> WHAT IS NEEDED
Write out only the span of lines that begins at the line with "gearbox_housing();" and ends at the line with "if empty is". Keep both end lines, word for word.
─── DATASET ROWS
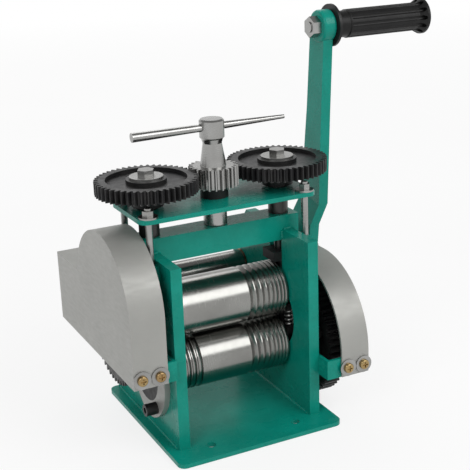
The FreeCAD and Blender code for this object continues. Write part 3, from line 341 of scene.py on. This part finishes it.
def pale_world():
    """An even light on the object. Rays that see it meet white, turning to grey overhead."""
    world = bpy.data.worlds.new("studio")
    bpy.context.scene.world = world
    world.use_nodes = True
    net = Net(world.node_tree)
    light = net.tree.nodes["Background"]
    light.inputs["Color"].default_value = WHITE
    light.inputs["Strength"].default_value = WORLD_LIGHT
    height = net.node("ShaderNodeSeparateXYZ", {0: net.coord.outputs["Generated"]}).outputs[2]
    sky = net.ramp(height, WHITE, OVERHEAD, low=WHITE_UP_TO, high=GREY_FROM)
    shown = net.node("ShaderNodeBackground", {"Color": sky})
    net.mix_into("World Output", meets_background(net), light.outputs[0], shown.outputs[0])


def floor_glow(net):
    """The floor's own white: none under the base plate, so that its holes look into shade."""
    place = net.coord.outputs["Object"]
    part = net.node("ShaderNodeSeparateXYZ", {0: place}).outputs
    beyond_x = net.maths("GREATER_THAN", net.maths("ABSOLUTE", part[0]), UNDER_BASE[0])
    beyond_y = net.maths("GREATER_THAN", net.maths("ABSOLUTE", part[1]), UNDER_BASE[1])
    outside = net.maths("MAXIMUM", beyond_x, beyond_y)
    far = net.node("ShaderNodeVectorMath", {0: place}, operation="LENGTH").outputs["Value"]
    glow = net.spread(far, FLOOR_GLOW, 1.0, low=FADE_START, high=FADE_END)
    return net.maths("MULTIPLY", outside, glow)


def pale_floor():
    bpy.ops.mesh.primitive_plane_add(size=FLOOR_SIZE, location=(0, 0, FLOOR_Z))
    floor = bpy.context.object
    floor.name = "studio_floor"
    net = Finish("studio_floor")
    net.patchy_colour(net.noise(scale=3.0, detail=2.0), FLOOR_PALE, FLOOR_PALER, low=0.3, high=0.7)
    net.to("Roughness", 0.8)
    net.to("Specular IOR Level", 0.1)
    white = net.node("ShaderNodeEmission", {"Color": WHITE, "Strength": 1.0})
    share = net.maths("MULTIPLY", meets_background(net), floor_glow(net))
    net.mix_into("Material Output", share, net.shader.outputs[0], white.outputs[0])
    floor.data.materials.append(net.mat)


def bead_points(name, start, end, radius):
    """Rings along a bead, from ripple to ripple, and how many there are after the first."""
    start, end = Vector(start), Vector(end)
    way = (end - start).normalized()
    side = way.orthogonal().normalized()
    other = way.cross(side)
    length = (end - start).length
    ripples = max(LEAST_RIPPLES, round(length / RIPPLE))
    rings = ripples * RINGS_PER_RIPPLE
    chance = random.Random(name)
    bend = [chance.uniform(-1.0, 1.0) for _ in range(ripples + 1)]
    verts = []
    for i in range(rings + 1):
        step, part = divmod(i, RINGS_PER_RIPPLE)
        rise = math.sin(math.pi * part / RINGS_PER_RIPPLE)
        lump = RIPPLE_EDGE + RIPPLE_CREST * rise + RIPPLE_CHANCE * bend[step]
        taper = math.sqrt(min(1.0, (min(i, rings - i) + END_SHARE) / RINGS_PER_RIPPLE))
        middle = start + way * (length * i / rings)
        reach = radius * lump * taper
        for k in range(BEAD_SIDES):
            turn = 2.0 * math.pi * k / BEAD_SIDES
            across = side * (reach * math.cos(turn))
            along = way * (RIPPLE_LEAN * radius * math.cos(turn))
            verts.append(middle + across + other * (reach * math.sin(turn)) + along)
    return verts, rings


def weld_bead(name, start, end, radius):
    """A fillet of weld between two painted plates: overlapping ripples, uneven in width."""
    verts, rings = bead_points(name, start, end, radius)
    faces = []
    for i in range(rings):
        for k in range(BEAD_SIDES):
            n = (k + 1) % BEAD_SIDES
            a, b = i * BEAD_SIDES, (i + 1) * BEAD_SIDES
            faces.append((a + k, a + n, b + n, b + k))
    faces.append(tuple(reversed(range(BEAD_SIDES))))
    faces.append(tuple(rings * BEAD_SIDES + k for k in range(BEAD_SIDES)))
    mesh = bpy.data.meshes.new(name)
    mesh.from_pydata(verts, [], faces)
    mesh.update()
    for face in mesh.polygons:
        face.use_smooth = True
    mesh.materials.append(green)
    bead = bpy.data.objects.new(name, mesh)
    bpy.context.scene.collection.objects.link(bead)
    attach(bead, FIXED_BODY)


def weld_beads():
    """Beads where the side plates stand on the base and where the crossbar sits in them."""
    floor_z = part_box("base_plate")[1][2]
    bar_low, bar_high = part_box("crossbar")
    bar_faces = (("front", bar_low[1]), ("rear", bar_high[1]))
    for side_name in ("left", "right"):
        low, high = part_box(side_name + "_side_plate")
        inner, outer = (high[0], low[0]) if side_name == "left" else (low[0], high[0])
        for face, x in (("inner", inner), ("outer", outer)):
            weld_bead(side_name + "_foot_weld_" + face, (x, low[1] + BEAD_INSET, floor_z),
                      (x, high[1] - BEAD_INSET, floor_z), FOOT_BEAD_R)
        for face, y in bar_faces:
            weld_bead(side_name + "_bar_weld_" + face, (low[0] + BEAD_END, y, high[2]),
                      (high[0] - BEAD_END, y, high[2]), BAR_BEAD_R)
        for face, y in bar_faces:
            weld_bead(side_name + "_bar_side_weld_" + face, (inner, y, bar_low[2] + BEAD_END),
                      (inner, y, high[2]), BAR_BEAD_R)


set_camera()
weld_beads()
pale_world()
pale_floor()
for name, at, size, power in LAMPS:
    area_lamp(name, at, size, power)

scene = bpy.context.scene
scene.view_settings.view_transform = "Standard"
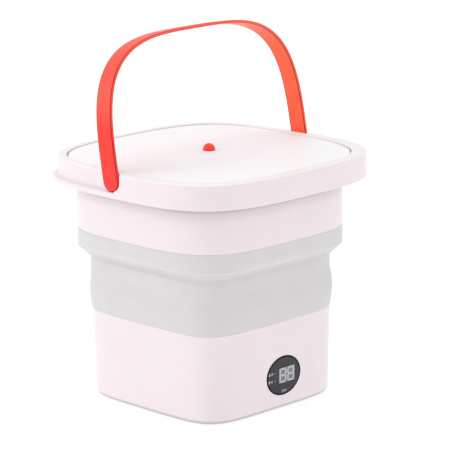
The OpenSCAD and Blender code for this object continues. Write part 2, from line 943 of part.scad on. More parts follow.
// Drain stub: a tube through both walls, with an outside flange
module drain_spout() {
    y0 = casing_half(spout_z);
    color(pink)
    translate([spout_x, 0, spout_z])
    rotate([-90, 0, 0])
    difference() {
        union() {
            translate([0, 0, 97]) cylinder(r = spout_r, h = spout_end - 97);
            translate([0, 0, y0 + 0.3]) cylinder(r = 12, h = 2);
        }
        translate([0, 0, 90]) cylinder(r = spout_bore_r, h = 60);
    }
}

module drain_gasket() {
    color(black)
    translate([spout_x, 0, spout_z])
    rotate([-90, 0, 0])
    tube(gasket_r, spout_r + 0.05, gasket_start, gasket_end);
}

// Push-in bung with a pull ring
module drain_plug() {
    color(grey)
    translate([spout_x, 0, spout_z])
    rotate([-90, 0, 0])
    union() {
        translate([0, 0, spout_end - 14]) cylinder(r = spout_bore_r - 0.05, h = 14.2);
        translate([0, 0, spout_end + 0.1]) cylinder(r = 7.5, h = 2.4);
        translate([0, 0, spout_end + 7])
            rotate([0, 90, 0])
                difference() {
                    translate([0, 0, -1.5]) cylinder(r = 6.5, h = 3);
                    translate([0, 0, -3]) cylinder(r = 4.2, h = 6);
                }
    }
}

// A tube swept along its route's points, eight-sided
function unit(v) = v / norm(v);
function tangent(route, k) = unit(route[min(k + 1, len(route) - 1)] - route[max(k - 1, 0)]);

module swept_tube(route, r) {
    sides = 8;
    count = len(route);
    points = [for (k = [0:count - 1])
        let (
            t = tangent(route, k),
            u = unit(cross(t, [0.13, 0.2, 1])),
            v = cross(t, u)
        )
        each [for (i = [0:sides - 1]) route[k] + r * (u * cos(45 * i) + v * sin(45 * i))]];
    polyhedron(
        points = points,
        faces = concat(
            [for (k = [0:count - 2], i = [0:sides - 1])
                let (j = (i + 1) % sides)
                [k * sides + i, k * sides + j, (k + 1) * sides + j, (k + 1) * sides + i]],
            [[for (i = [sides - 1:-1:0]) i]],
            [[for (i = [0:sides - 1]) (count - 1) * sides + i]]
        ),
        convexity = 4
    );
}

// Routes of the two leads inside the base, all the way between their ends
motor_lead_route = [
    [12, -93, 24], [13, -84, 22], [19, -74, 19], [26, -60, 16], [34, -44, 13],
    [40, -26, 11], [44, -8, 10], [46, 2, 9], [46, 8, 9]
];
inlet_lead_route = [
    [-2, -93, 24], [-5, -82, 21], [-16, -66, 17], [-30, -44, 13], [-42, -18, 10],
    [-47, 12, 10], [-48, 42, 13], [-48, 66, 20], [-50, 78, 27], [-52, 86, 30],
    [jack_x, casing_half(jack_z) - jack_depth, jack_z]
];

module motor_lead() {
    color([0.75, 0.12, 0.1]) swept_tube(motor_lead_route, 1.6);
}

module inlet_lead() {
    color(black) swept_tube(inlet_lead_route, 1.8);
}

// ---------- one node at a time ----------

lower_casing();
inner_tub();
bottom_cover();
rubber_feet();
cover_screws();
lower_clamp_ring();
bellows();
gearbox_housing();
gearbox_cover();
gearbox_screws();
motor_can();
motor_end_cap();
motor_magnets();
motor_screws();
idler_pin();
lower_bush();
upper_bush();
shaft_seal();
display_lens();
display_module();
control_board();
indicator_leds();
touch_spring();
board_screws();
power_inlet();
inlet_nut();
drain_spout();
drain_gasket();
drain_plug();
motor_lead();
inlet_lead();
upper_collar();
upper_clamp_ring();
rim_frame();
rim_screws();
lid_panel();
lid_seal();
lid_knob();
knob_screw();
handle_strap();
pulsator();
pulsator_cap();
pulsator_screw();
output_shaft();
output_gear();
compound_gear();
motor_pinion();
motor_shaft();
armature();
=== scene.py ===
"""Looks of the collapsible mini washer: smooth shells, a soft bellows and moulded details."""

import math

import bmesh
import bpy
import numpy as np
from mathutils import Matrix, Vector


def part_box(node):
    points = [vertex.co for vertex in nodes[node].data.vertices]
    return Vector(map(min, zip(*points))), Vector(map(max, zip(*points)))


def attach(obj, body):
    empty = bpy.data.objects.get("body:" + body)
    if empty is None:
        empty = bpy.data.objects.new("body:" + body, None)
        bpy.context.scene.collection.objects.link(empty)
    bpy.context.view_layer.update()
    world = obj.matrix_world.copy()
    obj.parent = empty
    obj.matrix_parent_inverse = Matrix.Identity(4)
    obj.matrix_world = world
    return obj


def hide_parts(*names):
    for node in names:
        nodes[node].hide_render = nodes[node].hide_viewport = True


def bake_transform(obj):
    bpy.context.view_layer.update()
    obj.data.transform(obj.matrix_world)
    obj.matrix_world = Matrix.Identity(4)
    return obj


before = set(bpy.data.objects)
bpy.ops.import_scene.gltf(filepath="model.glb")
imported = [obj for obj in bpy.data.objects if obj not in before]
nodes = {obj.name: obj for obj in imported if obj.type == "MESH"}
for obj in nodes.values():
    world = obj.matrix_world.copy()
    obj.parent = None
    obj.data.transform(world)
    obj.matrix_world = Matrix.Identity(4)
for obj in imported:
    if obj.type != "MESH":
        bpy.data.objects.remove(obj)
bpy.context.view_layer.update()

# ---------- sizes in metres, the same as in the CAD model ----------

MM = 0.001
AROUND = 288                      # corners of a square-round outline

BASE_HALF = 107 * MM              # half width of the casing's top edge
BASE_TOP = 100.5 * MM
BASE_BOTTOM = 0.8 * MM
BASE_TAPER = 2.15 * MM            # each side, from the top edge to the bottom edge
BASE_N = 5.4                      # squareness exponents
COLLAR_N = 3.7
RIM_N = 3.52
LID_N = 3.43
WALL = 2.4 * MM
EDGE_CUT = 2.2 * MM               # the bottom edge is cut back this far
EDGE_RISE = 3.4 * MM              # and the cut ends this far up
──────
─── DATASET ROWS
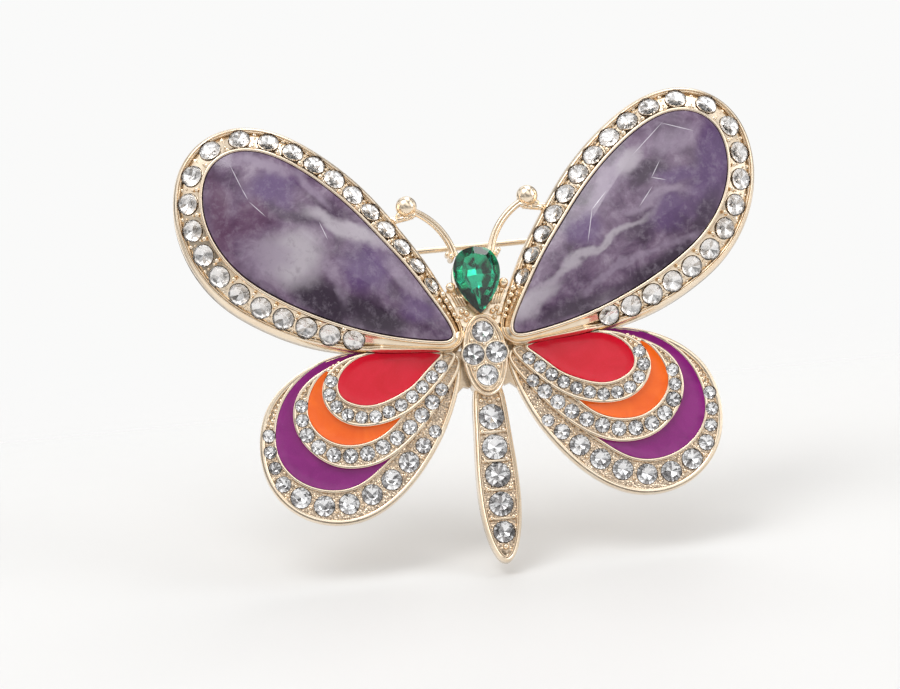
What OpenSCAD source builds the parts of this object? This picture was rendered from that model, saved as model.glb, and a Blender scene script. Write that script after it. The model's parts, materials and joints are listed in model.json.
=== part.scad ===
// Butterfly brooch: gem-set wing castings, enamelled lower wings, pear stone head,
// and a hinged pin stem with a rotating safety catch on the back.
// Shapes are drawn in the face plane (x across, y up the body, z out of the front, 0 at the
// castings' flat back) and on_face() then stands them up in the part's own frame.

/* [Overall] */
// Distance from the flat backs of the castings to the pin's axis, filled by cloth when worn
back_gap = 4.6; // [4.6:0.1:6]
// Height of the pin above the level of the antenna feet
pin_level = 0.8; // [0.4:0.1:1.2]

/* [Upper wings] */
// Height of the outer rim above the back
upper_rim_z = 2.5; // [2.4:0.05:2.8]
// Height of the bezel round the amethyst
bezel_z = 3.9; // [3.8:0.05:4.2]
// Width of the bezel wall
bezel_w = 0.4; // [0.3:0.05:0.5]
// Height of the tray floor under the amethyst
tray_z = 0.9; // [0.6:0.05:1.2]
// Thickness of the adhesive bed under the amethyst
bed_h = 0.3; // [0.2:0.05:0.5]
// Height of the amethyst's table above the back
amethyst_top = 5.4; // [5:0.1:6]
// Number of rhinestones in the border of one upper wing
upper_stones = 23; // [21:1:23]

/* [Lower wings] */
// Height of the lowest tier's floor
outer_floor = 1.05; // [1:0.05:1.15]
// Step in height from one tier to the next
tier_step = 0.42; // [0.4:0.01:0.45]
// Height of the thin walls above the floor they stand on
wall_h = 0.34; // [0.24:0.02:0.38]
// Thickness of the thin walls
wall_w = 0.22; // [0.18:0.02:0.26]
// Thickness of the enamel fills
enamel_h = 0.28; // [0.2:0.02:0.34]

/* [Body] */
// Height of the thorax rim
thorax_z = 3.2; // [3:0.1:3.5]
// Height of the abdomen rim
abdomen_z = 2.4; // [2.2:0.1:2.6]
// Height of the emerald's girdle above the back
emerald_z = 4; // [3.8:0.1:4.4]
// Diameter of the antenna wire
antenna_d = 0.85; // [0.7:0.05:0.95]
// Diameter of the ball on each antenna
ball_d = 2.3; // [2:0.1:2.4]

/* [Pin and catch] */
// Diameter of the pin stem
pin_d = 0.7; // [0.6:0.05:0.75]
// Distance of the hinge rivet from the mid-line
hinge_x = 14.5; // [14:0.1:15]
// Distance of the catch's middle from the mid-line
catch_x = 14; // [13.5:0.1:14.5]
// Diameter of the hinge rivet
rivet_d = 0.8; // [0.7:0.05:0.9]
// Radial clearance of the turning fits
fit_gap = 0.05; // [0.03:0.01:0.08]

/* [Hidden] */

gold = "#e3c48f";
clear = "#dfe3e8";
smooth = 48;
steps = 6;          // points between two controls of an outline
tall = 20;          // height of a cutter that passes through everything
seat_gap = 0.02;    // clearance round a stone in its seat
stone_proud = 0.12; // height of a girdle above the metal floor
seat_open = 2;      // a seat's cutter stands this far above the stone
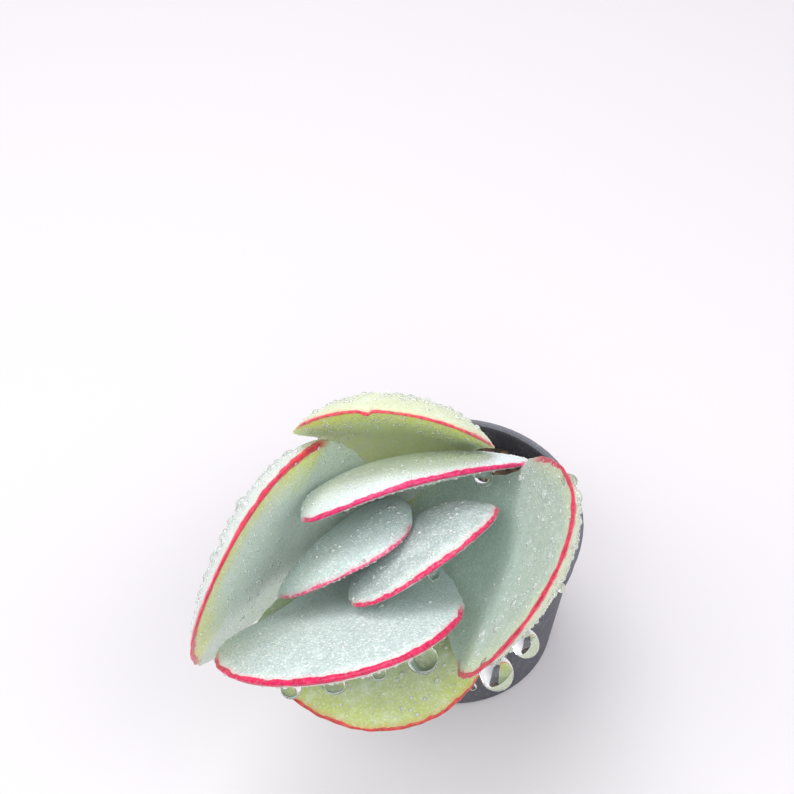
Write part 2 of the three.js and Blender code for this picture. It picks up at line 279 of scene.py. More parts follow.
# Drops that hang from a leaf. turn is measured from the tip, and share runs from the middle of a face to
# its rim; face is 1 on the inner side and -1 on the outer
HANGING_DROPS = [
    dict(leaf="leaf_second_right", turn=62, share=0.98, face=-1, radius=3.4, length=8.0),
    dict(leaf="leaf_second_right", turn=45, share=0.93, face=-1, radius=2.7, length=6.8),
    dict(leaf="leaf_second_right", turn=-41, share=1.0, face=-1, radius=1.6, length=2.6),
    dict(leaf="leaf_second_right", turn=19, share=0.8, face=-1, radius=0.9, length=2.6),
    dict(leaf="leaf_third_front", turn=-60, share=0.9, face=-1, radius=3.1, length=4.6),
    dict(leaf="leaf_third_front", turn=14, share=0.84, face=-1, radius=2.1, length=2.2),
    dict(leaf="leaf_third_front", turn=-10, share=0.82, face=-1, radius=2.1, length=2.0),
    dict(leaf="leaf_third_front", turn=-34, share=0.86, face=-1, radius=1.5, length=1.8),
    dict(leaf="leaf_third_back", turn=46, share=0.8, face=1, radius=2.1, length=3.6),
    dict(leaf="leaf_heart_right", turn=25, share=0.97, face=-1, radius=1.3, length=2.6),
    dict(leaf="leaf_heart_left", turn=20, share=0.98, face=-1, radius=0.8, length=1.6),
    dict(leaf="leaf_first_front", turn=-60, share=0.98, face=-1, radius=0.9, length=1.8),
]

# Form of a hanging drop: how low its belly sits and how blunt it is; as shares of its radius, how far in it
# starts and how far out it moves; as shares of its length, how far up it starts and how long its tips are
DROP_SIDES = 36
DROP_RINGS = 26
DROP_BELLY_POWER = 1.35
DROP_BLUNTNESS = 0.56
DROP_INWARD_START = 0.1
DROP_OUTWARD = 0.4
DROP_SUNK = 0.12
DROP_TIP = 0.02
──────
─── DATASET ROWS
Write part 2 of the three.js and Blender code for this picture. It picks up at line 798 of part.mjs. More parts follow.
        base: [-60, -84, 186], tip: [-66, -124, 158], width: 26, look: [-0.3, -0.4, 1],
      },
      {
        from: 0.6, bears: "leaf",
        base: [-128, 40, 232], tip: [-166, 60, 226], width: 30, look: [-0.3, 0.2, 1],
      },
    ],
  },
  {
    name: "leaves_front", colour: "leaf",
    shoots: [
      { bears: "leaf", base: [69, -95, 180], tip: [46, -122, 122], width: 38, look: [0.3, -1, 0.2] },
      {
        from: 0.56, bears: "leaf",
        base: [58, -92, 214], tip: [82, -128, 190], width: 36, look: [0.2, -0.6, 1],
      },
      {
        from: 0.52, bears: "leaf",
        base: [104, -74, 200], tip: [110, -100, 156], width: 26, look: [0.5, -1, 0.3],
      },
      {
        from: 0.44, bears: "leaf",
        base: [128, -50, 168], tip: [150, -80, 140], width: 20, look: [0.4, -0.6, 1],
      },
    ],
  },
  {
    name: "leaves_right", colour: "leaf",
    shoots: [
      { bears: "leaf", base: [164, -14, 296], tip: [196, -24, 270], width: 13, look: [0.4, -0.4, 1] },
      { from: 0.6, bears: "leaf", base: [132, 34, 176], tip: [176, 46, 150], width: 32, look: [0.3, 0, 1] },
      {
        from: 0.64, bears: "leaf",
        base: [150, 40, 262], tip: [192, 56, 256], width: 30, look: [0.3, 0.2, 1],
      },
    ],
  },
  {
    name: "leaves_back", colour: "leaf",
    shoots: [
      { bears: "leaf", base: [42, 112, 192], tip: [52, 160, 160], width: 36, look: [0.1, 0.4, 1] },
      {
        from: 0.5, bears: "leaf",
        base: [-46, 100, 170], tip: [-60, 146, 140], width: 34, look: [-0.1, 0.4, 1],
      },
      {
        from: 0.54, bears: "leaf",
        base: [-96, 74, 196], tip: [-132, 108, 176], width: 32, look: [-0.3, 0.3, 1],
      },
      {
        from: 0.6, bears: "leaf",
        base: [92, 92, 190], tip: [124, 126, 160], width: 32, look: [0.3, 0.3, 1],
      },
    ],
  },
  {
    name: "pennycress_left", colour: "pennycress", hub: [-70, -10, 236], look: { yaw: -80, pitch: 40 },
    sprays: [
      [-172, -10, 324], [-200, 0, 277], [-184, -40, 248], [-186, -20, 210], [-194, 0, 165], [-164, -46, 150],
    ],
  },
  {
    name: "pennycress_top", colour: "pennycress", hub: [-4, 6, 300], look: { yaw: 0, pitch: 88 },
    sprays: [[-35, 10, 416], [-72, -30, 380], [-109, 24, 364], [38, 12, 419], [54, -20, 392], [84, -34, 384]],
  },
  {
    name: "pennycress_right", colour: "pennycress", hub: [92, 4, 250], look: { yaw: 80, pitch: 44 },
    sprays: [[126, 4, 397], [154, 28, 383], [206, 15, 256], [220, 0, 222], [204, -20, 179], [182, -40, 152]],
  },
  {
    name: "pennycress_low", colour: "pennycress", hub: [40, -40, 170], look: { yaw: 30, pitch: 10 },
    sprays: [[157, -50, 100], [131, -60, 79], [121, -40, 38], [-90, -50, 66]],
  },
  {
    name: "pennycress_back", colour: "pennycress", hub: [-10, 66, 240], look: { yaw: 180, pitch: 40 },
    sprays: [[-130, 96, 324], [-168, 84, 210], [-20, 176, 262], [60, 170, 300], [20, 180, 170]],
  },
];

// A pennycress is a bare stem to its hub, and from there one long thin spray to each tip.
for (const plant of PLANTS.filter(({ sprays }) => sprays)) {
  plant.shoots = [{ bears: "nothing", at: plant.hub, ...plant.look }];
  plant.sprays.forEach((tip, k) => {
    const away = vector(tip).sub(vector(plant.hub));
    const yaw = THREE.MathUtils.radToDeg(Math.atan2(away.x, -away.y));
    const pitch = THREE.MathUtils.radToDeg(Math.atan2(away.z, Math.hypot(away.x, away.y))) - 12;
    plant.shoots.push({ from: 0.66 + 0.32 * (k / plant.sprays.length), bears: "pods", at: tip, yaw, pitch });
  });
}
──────
> WRITTEN REPLY
gearbox_housing();
gearbox_cover();
gearbox_screws();
motor_can();
motor_end_cap();
motor_magnets();
motor_screws();
idler_pin();
lower_bush();
upper_bush();
shaft_seal();
display_lens();
display_module();
control_board();
indicator_leds();
touch_spring();
board_screws();
power_inlet();
inlet_nut();
drain_spout();
drain_gasket();
drain_plug();
motor_lead();
inlet_lead();
upper_collar();
upper_clamp_ring();
rim_frame();
rim_screws();
lid_panel();
lid_seal();
lid_knob();
knob_screw();
handle_strap();
pulsator();
pulsator_cap();
pulsator_screw();
output_shaft();
output_gear();
compound_gear();
motor_pinion();
motor_shaft();
armature();
=== scene.py ===
"""Looks of the collapsible mini washer: smooth shells, a soft bellows and moulded details."""

import math

import bmesh
import bpy
import numpy as np
from mathutils import Matrix, Vector


def part_box(node):
    points = [vertex.co for vertex in nodes[node].data.vertices]
    return Vector(map(min, zip(*points))), Vector(map(max, zip(*points)))


def attach(obj, body):
    empty = bpy.data.objects.get("body:" + body)
    if empty is None:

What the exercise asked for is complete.